The involvement of both Holl and Sam came about quite by chance. Tuula Nidetzky, the Finnish wife of the majority owner of Loisium, met Holl at a Viennese architectural exhibition. They discussed the Kiasma Museum of Contemporary Art in Helsinki, widely regarded as Holl's seminal work. This proved the catalyst for Holl's association with Loisium. Sam, on the other hand is a lecturer at the University of Applied Arts in Vienna. A former student, Christian Wassmann, is a project architect for Holl. Wasmann recognised that Sam, as a consultant to the local planning authority, was uniquely placed to exploit the liberal interpretation of local planning laws. Thus Sam was the obvious choice to help with the insertion of these radical blocks in the middle of the vineyards.
Holl explains the whole development at a number of levels, literally. The cellars are by definition underground. Five metres of the 17m-high wine centre are beneath ground level. The whole centre tips slightly forward in deference to the subterranean structure beneath, leaving the hotel and spa to float above the ground.

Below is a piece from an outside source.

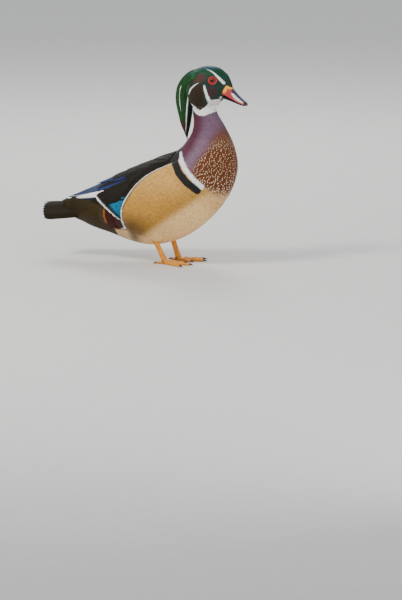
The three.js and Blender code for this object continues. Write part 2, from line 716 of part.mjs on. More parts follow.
const belowHead = parted(flesh, CUTS.head, true);
const neckAndUp = parted(belowHead, CUTS.neck);
const belowNeck = parted(belowHead, CUTS.neck, true);
add("neck", neckAndUp, "chestnut");
add("breast", parted(belowNeck, CUTS.breast), "chestnut");
const behind = parted(belowNeck, CUTS.breast, true);
for (const [name, side] of SIDES) {
  add("thigh_" + name, thigh(name, side).subtract(grownBody), "belly", 0.8);
}
add("torso", parted(behind, CUTS.rump, true), "tan");
const rearPart = parted(behind, CUTS.rump);
add("rump", parted(rearPart, CUTS.tail, true), "black");
add("tail", join([parted(rearPart, CUTS.tail), ...tailVanes(), ...tailCoverts()]), "black");
for (const [name] of SIDES) add("wing_" + name, wings[name], "black", 0.5);

for (const [name, side] of SIDES) {
  const toes = [...TOES, HIND_TOE];
  const upper = shank(name, side).subtract(thigh(name, side, GAP)).subtract(grownBody);
  add("shank_" + name, upper.subtract(palm(name, side, GAP)), "orange", 0.5);
  const webs = [web(name, side, TOES[0], TOES[1]), web(name, side, TOES[1], TOES[2])];
  const foot = join([palm(name, side), ...toes.map((toe) => toeSolid(name, side, toe)), ...webs]);
  add("foot_" + name, foot.trimByPlane([0, 0, 1], 0), "orange", 0.5);
  for (const toe of toes) {
    const nail = claw(name, side, toe).subtract(toeSolid(name, side, toe, GAP));
    add("claw_" + toe.name + "_" + name, nail.trimByPlane([0, 0, 1], 0), "horn", 0.4);
  }
}

// The origin is the middle of the outline, on the floor.
const outline = new THREE.Box3().setFromObject(duck);
const middle = outline.getCenter(vec(0, 0, 0));
duck.position.set(-middle.x, -middle.y, -outline.min.z);

export default duck;
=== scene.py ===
"""Dresses the drake wood duck: skin, feathers, bill, eyes and legs, with floor, lights and camera."""

import math

import bmesh
import bpy
import numpy as np
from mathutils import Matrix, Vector


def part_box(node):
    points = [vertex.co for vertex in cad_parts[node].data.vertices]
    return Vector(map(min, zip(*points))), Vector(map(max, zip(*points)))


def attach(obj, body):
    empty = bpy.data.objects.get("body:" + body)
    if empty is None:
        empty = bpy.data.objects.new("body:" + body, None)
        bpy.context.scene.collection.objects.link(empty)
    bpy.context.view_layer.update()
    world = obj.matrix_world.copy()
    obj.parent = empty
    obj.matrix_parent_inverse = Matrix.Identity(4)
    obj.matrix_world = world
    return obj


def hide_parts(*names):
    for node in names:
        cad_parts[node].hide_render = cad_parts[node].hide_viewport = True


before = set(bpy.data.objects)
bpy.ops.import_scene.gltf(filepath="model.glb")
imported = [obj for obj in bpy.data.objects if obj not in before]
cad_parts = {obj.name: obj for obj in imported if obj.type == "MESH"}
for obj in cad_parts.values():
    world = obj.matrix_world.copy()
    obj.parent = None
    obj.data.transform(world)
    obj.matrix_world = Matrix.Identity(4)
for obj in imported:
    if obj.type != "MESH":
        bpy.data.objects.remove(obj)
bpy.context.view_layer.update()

# Bird millimetres: x forwards from midway between the feet, y to the bird's left, z up.
MM = 0.001
BILL_TIP_X = 131.8
ORIGIN = np.array([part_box("bill_upper")[1][0] - BILL_TIP_X * MM, 0.0, 0.0])
PI = math.pi
draw = np.random.default_rng(1861)

# Stations, tail to head: back point, belly point, half width, and how far up it is widest
BODY_STATIONS = [
    (-184, 92, -181, 74, 11, 0.5),
    (-152, 104, -140, 54, 26, 0.5),
    (-118, 119, -98, 42, 39, 0.5),
    (-84, 135, -60, 31, 50, 0.48),
    (-50, 151, -24, 28.5, 57, 0.46),
    (-20, 165, 22, 42, 60, 0.46),
    (4, 177, 64, 72, 57, 0.48),
    (20, 188, 97, 112, 50, 0.5),
    (31, 201, 112, 153, 41, 0.5),
    (39, 215, 108, 189, 32, 0.5),
    (41.5, 232, 93, 221, 25, 0.5),
    (39.5, 250, 79, 244, 20, 0.5),
    (45, 270, 74, 266, 16, 0.5),
]
HEAD_STATIONS = [
    (20, 292, 34, 262, 8, 0.5),
    (27, 304, 44, 250, 16, 0.45),
    (42, 314, 56, 244, 20.5, 0.45),
    (60, 320.5, 68, 246, 21, 0.46),
    (78, 320, 77, 254, 19.5, 0.48),
    (92, 312.5, 85, 263, 15.5, 0.5),
    (101, 298, 91, 269, 11, 0.5),
]
FOREHEAD_STATIONS = [
    (84, 317, 82, 297, 12, 0.5),
    (96.5, 309, 91, 289, 9.5, 0.5),
    (103.5, 296.5, 100, 285, 5.2, 0.5),
    (107.5, 287.5, 105, 284, 1.6, 0.5),
]
UPPER_BILL_STATIONS = [
    (88, 301, 87, 274.5, 12.2, 0.4),
    (98, 296.5, 95, 272, 10.6, 0.35),
    (107, 287, 103, 269, 9, 0.3),
    (116, 277, 112, 265.8, 8.3, 0.3),
    (125, 268.8, 121.5, 262.2, 7.9, 0.35),
    (130.2, 264.4, 128, 259.8, 5.6, 0.4),
    (131.8, 262, 131, 259, 2.6, 0.5),
]
LOWER_BILL_STATIONS = [
    (84, 279, 84, 270, 8.6, 0.5),
    (97, 273, 95, 268.4, 7.9, 0.6),
    (110, 268, 108.5, 264.4, 7.2, 0.6),
    (121, 263.4, 120, 260.6, 6.4, 0.6),
    (127.5, 260.8, 127, 258.9, 3.6, 0.6),
]
CREST_STATIONS = [
    (25, 208, 30, 211, 1.6, 0.5),
    (17.5, 225, 33, 224, 4.5, 0.5),
    (13, 242, 35.5, 239, 6.5, 0.5),
    (9.5, 258, 37, 254, 9, 0.5),
    (9.3, 274, 37, 266, 11.5, 0.5),
    (14, 290, 36, 276, 14, 0.5),
    (26, 305.5, 40, 284, 16, 0.5),
    (42, 314.5, 48, 290, 17, 0.5),
    (60, 316, 62, 296, 13, 0.5),
]
THIGH_STATIONS = [
    (-17, 40, -1.5, 39, 5.6, 0.5),
    (-18.4, 47, 4.4, 45.5, 9.5, 0.5),
    (-18.7, 61, 7, 59, 11, 0.5),
    (-23, 75, 14, 73, 16, 0.5),
]
THIGH_ASIDE = (28.0, 33.0)
KEEL = 0.12

# Lower edge of the folded wing in side view, and how far the flank feathers stand out over it
FLANK_EDGE = [(-64, 58), (-67, 70), (-65, 85), (-60, 100), (-52, 113), (-42, 127), (-27, 141), (-9, 152),
              (10, 161), (26, 168)]
FLANK_PROUD = 5.0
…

And float it does too, due to the cantilevering of both guestroom floors above the six-metre high ground floor space. From this concrete ground floor grows a forest of pillars, each with a splayed base like the roots of a tree. Erring away from the symmetrical, the 48 pillars are often not circular, the larger ones housing services at their core. The pillars support a cantilevered concrete slab, aided by the tension of the walls and ceilings of the floors above. The minimum cantilever of the concrete slab is two metres but in places the overhang is five to six metres. The 50cm thick slab tapers towards the edge to reduce the load. The ground floor glass walls and the U-shape of the building mean that you can indeed see through it at this level. Four meeting rooms, also on the ground floor, are thus fantastic light-filled spaces.
The top two guestroom floors meanwhile are covered with an aluminium skin, punctuated with a grid pattern of square holes.

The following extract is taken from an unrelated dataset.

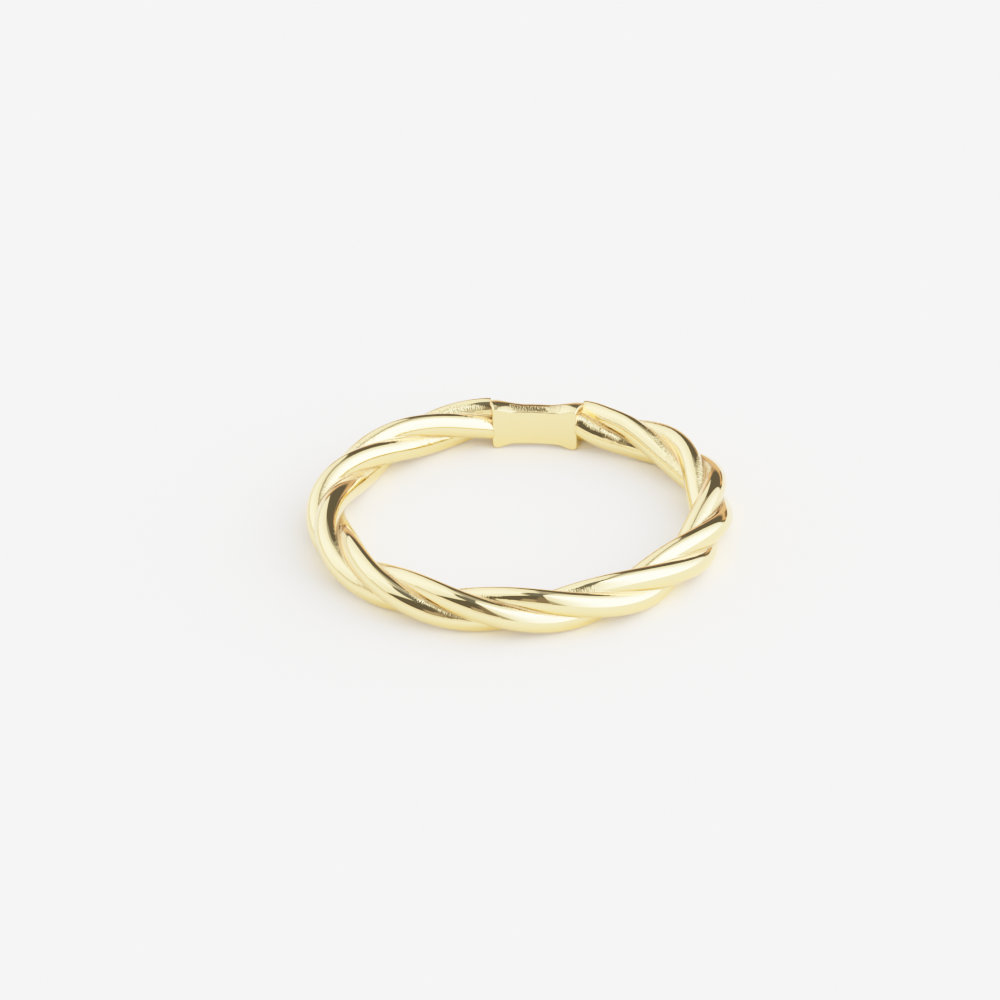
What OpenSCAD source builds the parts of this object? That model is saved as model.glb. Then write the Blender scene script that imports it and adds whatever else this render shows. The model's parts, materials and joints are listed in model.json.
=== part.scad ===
// Rope twist finger ring, cast in one piece: three round strands laid together as a
// right-hand rope, closed at the back by a plain waisted plate.
// It lies on its side on the plane z = 0. The middle of the finger hole is on the Z axis,
// and the middle of the back plate is on +Y. Millimetres and degrees.

/* [Finger hole] */
// Diameter of the finger hole, between the innermost points of the rope
finger_d = 17.3; // [14:0.1:23]

/* [Rope] */
// Number of strands laid together
strand_count = 3; // [2:1:4]
// Diameter of each round strand
strand_d = 1.22; // [0.8:0.01:1.8]
// How far neighbouring strands run into each other
strand_merge = 0.19; // [0.02:0.01:0.4]
// Length of rope in which each strand goes once round the rope
rope_lay = 15.1; // [8:0.1:40]
// Turn of the strands at the front of the ring: 0 puts one of them straight outwards
front_turn = 3.8; // [0:0.1:120]

/* [Back plate] */
// Length of the plate along its inner face
plate_l = 4.5; // [3.2:0.1:9]
// Height of the plate at its two ends
plate_end_h = 2.46; // [2.1:0.01:3.2]
// Height of the plate at its waist
plate_waist_h = 1.91; // [1.2:0.01:2.3]
// Length of the straight stretch of the waist
waist_l = 2.3; // [0.4:0.1:3.4]
// Rounding of the plate's four corners, seen from inside the ring
corner_r = 0.25; // [0.05:0.01:0.4]
// Depth of the plate's flat upper and lower sides at the waist, before its back turns round
plate_side = 0.7; // [0.3:0.05:1.2]
// Depth of those sides at the plate's two ends
plate_end_side = 0.95; // [0.5:0.05:1.2]
// How far the plate's inner face lies behind the innermost points of the rope
plate_setback = 0.13; // [0:0.01:0.3]
// Length of the step between the rope and each end of the plate
step_l = 0.06; // [0.03:0.01:0.2]

/* [Facets] */
// Points round one section, shared out among the strands
section_points = 36; // [24:12:36]
// Sections along the rope
rope_sections = 130; // [80:1:140]
// Sections along the straight waist of the plate
waist_sections = 4; // [2:1:6]
// Sections along each flare of the plate, from its waist to its end
flare_sections = 6; // [3:1:8]
// Sections round each corner of the plate
corner_sections = 3; // [2:1:4]

/* [Hidden] */

gold = [0.93, 0.86, 0.62];

// The rope: distance between neighbouring strands, and of each from the rope's middle
strand_r = strand_d / 2;
strand_spacing = strand_d - strand_merge;
strand_orbit = strand_spacing / 2 / sin(180 / strand_count);
rope_r = strand_orbit + strand_r;
rope_ring_r = finger_d / 2 + rope_r;
twist_rate = 2 * PI * rope_ring_r / rope_lay;

// A strand leans as it winds, so a cut across the rope shows it stretched to an ellipse
lean = atan(strand_orbit * twist_rate / rope_ring_r);
stretch = 1 / cos(lean);
crease_dir = atan2(sin(180 / strand_count), cos(180 / strand_count) * stretch);
lobe_sweep = crease_dir + asin(strand_orbit * sin(crease_dir) / strand_r);
lobe_points = section_points / strand_count;

// The plate: its inner face, its half angle, and the angle taken by the step to the rope
face_r = finger_d / 2 + plate_setback;
plate_half_l = plate_l / 2;
flare_end = plate_half_l - corner_r;
plate_half_angle = plate_half_l / face_r * 180 / PI;
step_angle = step_l / face_r * 180 / PI;
rope_start = plate_half_angle + step_angle;
rope_span = 360 - 2 * rope_start;

// The ring rests on whichever reaches lower, the strands or the ends of the plate
middle_z = max(rope_r, plate_end_h / 2);

// A point u from the ring's axis and w above its middle plane, at an angle from the plate
function at(angle, u, w) = [u * sin(angle), u * cos(angle), middle_z + w];

// Turn of the first strand about the middle of the rope
function strand_turn(angle) = front_turn + twist_rate * (angle - 180);

// One section of the rope: an arc for each strand, from crease to crease
function rope_section(angle) =
    [for (strand = [0 : strand_count - 1], k = [0 : lobe_points - 1])
        let (turn = strand_turn(angle) + strand * 360 / strand_count,
             t = lobe_sweep * (2 * k / lobe_points - 1),
             out = strand_orbit + strand_r * cos(t),
             side = strand_r * sin(t) * stretch)
        at(angle,
           rope_ring_r + out * cos(turn) - side * sin(turn),
           out * sin(turn) + side * cos(turn))];

// Share of the way from the waist to the full end, at a distance s from the plate's middle
function flare(s) =
    let (t = (s - waist_l / 2) / (flare_end - waist_l / 2))
    t <= 0 ? 0 : t >= 1 ? 1 : (1 - cos(180 * t)) / 2;

// How much the rounded corners take off at each edge, past the end of the flare
function corner_drop(s) =
    s <= flare_end ? 0 : corner_r - sqrt(max(0, corner_r ^ 2 - (s - flare_end) ^ 2));

// Half of the plate's height, and the depth of its flat sides, at a distance s
function half_h(s) =
    plate_waist_h / 2 + (plate_end_h - plate_waist_h) / 2 * flare(s) - corner_drop(s);
function side_depth(s) = plate_side + (plate_end_side - plate_side) * flare(s);

// Points of one plate section on its round back, its flat sides and its inner face
back_points = round(section_points * 11 / 36);
side_points = round(section_points * 2 / 36);
face_points = section_points - 2 * (back_points + side_points);

// One section of the plate: the back is half a circle, the sides and inner face are flat
function plate_section(s) =
    let (angle = s / face_r * 180 / PI, h = half_h(abs(s)), depth = side_depth(abs(s)),
         back_r = face_r + depth)
    concat(
        [for (k = [0 : back_points - 1])
            let (t = 90 * k / back_points) at(angle, back_r + h * cos(t), h * sin(t))],
        [for (k = [0 : side_points - 1]) at(angle, back_r - depth * k / side_points, h)],
        [for (k = [0 : face_points - 1]) at(angle, face_r, h - 2 * h * k / face_points)],
        [for (k = [0 : side_points - 1]) at(angle, face_r + depth * k / side_points, -h)],
        [for (k = [0 : back_points - 1])
            let (t = 90 * k / back_points - 90) at(angle, back_r + h * cos(t), h * sin(t))]);

// Places along half of the plate, from its middle out to its end
half_plate = concat(
    [for (k = [1 : waist_sections]) waist_l / 2 * k / waist_sections],
    [for (k = [1 : flare_sections])
        waist_l / 2 + (flare_end - waist_l / 2) * k / flare_sections],
    [for (k = [1 : corner_sections]) flare_end + corner_r * sin(90 * k / corner_sections)]);
half_count = len(half_plate);
plate_places = concat(
    [for (k = [half_count - 1 : -1 : 0]) -half_plate[k]], [0], half_plate);

// How many points a rope section has to be turned back by, to start straight outwards
function first_point(angle) =
    round((strand_turn(angle) - lobe_sweep / lobe_points) * section_points / 360
          - lobe_points / 2);

// Joins neighbouring sections into one closed skin round the ring. A shift of k pairs the
// points of one section with those k further on in the next.
module skin(sections, shifts) {
    n = section_points;
    count = len(sections);
    polyhedron(
        points = [for (section = sections) each section],
        faces = [for (i = [0 : count - 1], k = [0 : n - 1])
            let (next = (i + 1) % count * n,
                 a = i * n + k,
                 b = i * n + (k + 1) % n,
                 c = next + (((k + shifts[i]) % n) + n) % n,
                 d = next + (((k + 1 + shifts[i]) % n) + n) % n)
            each [[a, c, b], [b, c, d]]]);
}

// The whole casting: the rope from one end of the plate round to the other, then the plate
module ring() {
    rope = [for (i = [0 : rope_sections - 1])
        rope_section(rope_start + rope_span * i / (rope_sections - 1))];
    plate = [for (s = plate_places) plate_section(s)];
    shifts = concat(
        [for (i = [1 : rope_sections - 1]) 0],
        [first_point(rope_start + rope_span)],
        [for (i = [1 : len(plate) - 1]) 0],
        [-first_point(rope_start)]);
    color(gold) skin(concat(rope, plate), shifts);
}

ring();
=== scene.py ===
# %% [markdown]
# # A gold finger ring of three twisted strands
# The ring is one casting: a rope of three round strands that runs round the finger hole, and
# a plain waisted plate that closes it at the back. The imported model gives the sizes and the
# place of everything; this script makes the surfaces that are seen, their gold, and a pale
# studio round them. Everything is in metres, so sizes are written in millimetres times mm.

# %% Load the frame
import json
import math

import bpy
from mathutils import Matrix, Vector


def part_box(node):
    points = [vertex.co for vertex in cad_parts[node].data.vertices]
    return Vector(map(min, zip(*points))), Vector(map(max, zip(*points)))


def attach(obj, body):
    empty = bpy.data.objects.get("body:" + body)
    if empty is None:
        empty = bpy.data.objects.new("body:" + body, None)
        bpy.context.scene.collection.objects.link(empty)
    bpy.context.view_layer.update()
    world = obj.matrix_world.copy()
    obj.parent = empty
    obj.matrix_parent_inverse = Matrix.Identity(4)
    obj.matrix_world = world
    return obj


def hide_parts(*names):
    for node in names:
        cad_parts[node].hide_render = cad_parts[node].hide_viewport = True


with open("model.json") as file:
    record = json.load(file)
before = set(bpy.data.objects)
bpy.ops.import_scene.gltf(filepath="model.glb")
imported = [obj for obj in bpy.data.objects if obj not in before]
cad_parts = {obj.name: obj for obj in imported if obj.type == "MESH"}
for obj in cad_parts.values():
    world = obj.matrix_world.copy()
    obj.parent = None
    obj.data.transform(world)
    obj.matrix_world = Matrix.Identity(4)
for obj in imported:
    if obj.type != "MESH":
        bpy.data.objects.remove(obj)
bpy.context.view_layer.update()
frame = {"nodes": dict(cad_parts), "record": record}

mm = 0.001

# %% [markdown]
# ## Sizes of the ring
# The frame says how wide the finger hole is and how thick the rope is, and its box gives the
# height of the plane that the ring is symmetric about. The few sizes that it doesn't say are
# named here once, as real lengths of the ring. All the rest is worked out from these.

# %% Sizes of the ring
hole = frame["record"]["mounts"][0]["dims"]
finger_r = hole["r_mm"] * mm
rope_r = hole["length_mm"] / 2 * mm
ring_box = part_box("ring")
middle_z = (ring_box[0].z + ring_box[1].z) / 2

strand_count = 3
strand_r = 0.61 * mm
rope_lay = 15.1 * mm            # length of rope in which a strand goes once round
front_turn = math.radians(3.8)  # turn of the strands at the front of the ring

orbit = rope_r - strand_r       # distance of each strand from the middle of the rope
ring_r = finger_r + rope_r      # distance of the rope's middle from the finger hole's middle
twist = 2 * math.pi * ring_r / rope_lay
lean = math.atan(orbit * twist / ring_r)
print("ring radius", round(ring_r / mm, 3), "mm, strands lean", round(math.degrees(lean), 1))

# %% [markdown]
# ## The camera
# The photo was taken from about 30 degrees above the table with a long lens, from a little
# to the right of the ring's front. A long lens far away keeps the far side of the ring
# nearly as big as the near side. The camera leans a little, so it is turned about its own
# line of sight, and it is moved sideways until the ring falls where it does in the photo.

# %% Camera
image_px = 1000
focal_px = 5098                 # focal length in pixels of the image
ring_in_image = (519.2, 511.2)  # pixel where the middle of the ring falls
camera_azimuth = math.radians(6.3)
camera_elevation = math.radians(30.19)
camera_roll = math.radians(1.23)
camera_distance = 263.7 * mm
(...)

Contrary to the regimented quality of the surrounding vines, the hotel's cantilevered overhangs are just the opposite. Jutting in and out unexpectedly, these spaces are a little unnerving when coupled with the largely raw concrete of the walls and the coloured poured concrete of the floors. Certainly there is an earthy feel.
Next door, there is a split level Aveda Destination Spa, decked out over three floors in pale green mosaic - apparently Aveda's first destination spa in the country of birth of its founder, Horst Rechelbacher.

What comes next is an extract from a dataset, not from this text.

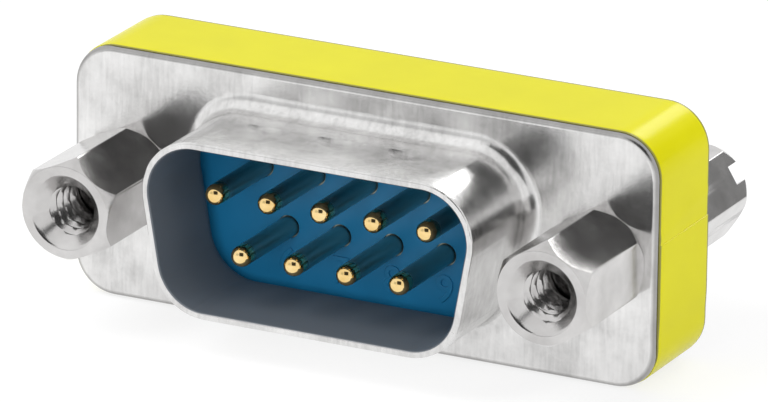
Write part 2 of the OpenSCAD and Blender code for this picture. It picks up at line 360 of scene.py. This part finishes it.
FRONT_HALF = 2.28 * MM        # half the width across flats of a standoff
REAR_HALF = 2.12 * MM         # half the width across flats of a rear screw head
CORNER_SOFT = 0.12 * MM       # rounding of the six long edges
EDGE_SOFT = 0.035 * MM        # rounding of the rims
NOSE_LEN = 0.75 * MM          # chamfer at the open end
HEEL_LEN = 0.8 * MM           # chamfer at the flange end
FRONT_TIP_R = mounts["front_jack_left"]["dims"]["r_mm"] * MM
REAR_TIP_R = mounts["rear_jack_left"]["dims"]["r_mm"] * MM
ROOT_R = 1.40 * MM            # thread roots
FRONT_SINK_R = 1.85 * MM      # countersink of a standoff
REAR_SINK_R = 1.725 * MM      # countersink of a rear screw
PITCH = 0.635 * MM            # 4-40 thread
STUD_R = 1.42 * MM
STUD_HOLE_R = 1.45 * MM
STUD_GRIP = 2.6 * MM
BLIND_DEPTH = 4.3 * MM
SLOT_W = 0.95 * MM
SLOT_DEPTH = 1.0 * MM
THREAD_ROWS = 10              # rows in one pitch


def hex_radius(half, angle):
    """Distance from the axis to the side of the hexagon, with its corners a little round."""
    off = abs((angle + math.pi / 6) % (math.pi / 3) - math.pi / 6)
    flat = half / math.cos(math.pi / 6 - off)
    centre = (half - CORNER_SOFT) / math.cos(math.pi / 6)
    reach = CORNER_SOFT ** 2 - (centre * math.sin(off)) ** 2
    touch = math.atan2(CORNER_SOFT * 0.5, centre + CORNER_SOFT * math.cos(math.pi / 6))
    if off < touch and reach > 0:
        return centre * math.cos(off) + math.sqrt(reach)
    return flat


def hex_angles():
    """Angles around a hexagon, close together at its corners."""
    near = [-2.2, -1.1, 0, 1.1, 2.2]
    flat = [6, 11, 16.5, 22, 27.5, 30, 32.5, 38, 43.5, 49, 54]
    return [math.radians(60 * k + a) for k in range(6) for a in near + flat]


def thread_radius(angle, height, tip):
    """Radius of a 60 degree thread with flat tips and roots."""
    turn = (height / PITCH - angle / TAU) % 1
    cut = min(max((abs(turn - 0.5) * 2 - 0.14) / 0.72, 0), 1)
    return tip + (ROOT_R - tip) * cut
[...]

The 1,000m2 spa area has ample space for numerous exercise rooms and specific wine-related treatments, such as the Barrique Cuvee treatment, administered in a wine barrel. Sam observes of spa design, "It needs to be flexible because the spa world moves much faster than that of architecture. Already, what was to have been an specific oil treatment room has been converted into a standard treatment room."
Across the courtyard from the spa are the hotel's bar and restaurant. These are separated by a library lounge complete with large fireplace and a bookshelf-wall. The lobby area is also home to the Kiesler Corner, a small lounge area that celebrates the re-edition of furniture of the Romanian born designer, originally exhibited at Peggy Guggenheim's New York art gallery in 1942. The interlocking pieces are now produced by Austrian furniture makers, Wittmann.
The wine analogies start with Holl's crushed aluminium foil bottle cap. This provided a "memory" for the unexpectedly angular aluminium exteriors of the buildings. The plans of the cellar passageways are also used, most obviously to provide a unique back lit, cutout pattern at the entrance to each guest room. Within, sofas are upholstered with similarly designed fabric. Finally, Sam explains, the buildings were horizontally-pierced by the plan to provide a random positioning of windows on certain elevations of the hotel. (Within the wine centre the windows are glazed with the green glass of recycle wine bottles. ) Thus the grid pattering of the exterior of the hotel is randomly punctuated with larger holes or small solid panels.
This random 'piercing' pattern could almost be construed as resembling the structure of cork. However the cork connection is more clearly seen in the cut out patterns of the glass balustrade of the cantilevered hotel lobby staircase and the black, cylindrical steel pendant lampshades, the latter throwing up fabulous patterns on the pale green mosaic of the spa area. Even the dinning room chairs get in on the wine act. Designed by Holl, their curving metal frames are reminiscent of gnarled vines, in a Marcel Breuer tubular steel chair sort of way.
Not content at that, the differing colours used in the hotel also refer to the grape.
Guestroom areas of the hotel are coloured yellow (to represent the terroir of clayey earth), green (for the vines) and red (the end product!). Much of the ground floor is black, including the window frames, the aim here being to make the structural supports 'invisible' to enhance that floating feeling.
If the whole exercise sounds a little contrived, and it certainly has been deeply thought through, the reality is that it does not feel that way. The overall impression is one of a consistency of surprises, as new details emerge, becoming clearer with the passage of time. Great food, coupled with an understandably extensive wine list and Loisium really grows on you as its story unfolds.